** begin Data excerpt **

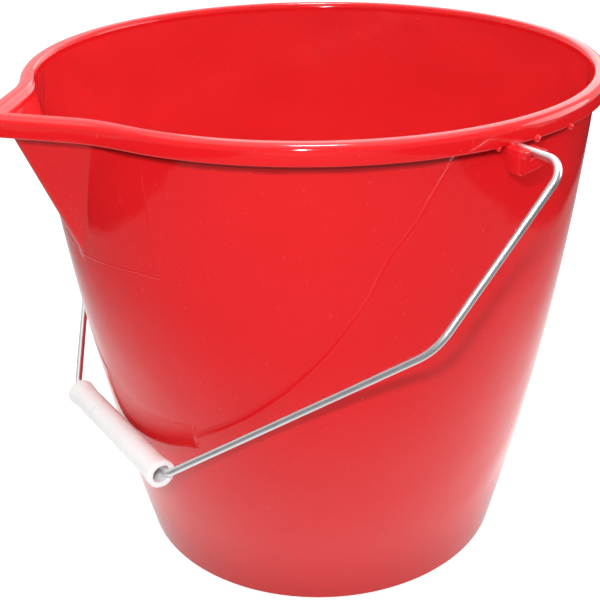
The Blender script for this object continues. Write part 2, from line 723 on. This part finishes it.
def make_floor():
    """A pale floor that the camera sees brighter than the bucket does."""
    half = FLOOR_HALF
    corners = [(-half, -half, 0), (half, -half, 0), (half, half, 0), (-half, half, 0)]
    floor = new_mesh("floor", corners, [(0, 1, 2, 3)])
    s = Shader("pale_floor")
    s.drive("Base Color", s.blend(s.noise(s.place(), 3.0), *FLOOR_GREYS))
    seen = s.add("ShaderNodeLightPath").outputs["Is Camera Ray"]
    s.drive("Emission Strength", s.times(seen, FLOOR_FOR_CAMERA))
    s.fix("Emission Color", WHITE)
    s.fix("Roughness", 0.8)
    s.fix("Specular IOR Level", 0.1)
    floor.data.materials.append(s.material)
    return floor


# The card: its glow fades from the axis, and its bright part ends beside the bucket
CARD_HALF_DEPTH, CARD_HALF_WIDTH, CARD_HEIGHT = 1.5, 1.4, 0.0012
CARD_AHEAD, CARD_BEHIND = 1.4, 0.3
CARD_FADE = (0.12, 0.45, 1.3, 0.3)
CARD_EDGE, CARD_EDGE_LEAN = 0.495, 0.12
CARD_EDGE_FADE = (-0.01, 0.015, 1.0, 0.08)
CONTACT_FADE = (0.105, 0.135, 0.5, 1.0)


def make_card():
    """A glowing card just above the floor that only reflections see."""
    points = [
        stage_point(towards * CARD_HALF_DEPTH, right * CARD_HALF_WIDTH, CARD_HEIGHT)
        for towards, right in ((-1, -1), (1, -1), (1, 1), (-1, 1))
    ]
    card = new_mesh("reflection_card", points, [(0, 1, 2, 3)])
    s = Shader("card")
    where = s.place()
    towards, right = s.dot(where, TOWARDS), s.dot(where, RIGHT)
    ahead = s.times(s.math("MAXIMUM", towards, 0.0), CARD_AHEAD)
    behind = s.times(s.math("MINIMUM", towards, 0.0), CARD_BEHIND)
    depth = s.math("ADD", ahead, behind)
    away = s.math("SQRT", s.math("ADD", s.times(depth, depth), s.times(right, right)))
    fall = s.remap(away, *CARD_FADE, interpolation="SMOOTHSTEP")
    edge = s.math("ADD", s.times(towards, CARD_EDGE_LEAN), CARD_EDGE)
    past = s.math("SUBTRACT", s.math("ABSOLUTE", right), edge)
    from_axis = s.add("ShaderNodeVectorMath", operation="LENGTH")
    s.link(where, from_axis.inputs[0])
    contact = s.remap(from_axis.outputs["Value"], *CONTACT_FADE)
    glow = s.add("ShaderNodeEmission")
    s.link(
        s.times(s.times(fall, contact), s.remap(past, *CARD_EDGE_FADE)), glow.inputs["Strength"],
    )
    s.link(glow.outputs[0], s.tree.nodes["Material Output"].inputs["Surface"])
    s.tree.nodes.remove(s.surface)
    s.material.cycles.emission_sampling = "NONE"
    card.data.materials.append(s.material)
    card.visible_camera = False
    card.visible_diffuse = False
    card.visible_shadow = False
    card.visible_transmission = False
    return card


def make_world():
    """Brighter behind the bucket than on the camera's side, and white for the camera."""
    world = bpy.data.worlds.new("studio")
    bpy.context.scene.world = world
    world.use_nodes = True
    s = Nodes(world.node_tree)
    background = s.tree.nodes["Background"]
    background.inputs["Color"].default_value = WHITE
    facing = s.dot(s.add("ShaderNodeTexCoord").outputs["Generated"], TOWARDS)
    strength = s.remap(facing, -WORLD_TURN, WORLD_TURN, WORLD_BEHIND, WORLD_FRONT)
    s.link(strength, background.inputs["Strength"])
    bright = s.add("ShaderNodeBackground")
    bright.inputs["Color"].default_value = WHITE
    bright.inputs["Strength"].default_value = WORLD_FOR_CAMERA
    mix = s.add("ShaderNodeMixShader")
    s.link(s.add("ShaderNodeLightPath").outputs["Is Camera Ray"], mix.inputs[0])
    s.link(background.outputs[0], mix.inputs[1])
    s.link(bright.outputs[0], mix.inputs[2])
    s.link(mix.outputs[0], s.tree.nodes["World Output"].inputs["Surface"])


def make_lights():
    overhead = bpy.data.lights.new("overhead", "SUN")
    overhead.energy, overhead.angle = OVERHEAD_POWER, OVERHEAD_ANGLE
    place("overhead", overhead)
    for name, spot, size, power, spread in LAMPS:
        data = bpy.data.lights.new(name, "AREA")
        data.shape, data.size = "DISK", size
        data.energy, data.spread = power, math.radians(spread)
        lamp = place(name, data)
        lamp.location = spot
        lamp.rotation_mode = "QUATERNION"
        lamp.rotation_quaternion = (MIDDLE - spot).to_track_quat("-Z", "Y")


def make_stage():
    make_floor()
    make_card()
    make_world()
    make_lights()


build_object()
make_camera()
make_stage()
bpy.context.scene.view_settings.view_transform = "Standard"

** end Data excerpt **

#### Stated goal:
Return exactly the lines from the beginning of the data above through the one containing "CONTACT_FADE = (0.105, 0.135, 0.5, 1.0)", please. Include both end lines and add nothing else.

#### Full output:
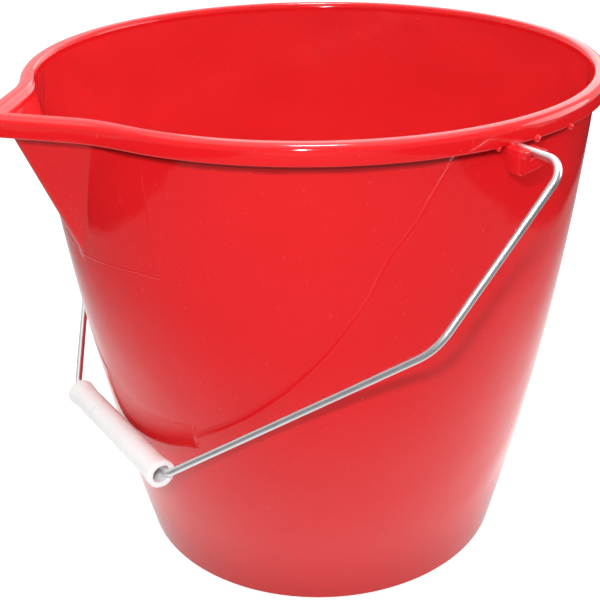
The Blender script for this object continues. Write part 2, from line 723 on. This part finishes it.
def make_floor():
    """A pale floor that the camera sees brighter than the bucket does."""
    half = FLOOR_HALF
    corners = [(-half, -half, 0), (half, -half, 0), (half, half, 0), (-half, half, 0)]
    floor = new_mesh("floor", corners, [(0, 1, 2, 3)])
    s = Shader("pale_floor")
    s.drive("Base Color", s.blend(s.noise(s.place(), 3.0), *FLOOR_GREYS))
    seen = s.add("ShaderNodeLightPath").outputs["Is Camera Ray"]
    s.drive("Emission Strength", s.times(seen, FLOOR_FOR_CAMERA))
    s.fix("Emission Color", WHITE)
    s.fix("Roughness", 0.8)
    s.fix("Specular IOR Level", 0.1)
    floor.data.materials.append(s.material)
    return floor


# The card: its glow fades from the axis, and its bright part ends beside the bucket
CARD_HALF_DEPTH, CARD_HALF_WIDTH, CARD_HEIGHT = 1.5, 1.4, 0.0012
CARD_AHEAD, CARD_BEHIND = 1.4, 0.3
CARD_FADE = (0.12, 0.45, 1.3, 0.3)
CARD_EDGE, CARD_EDGE_LEAN = 0.495, 0.12
CARD_EDGE_FADE = (-0.01, 0.015, 1.0, 0.08)
CONTACT_FADE = (0.105, 0.135, 0.5, 1.0)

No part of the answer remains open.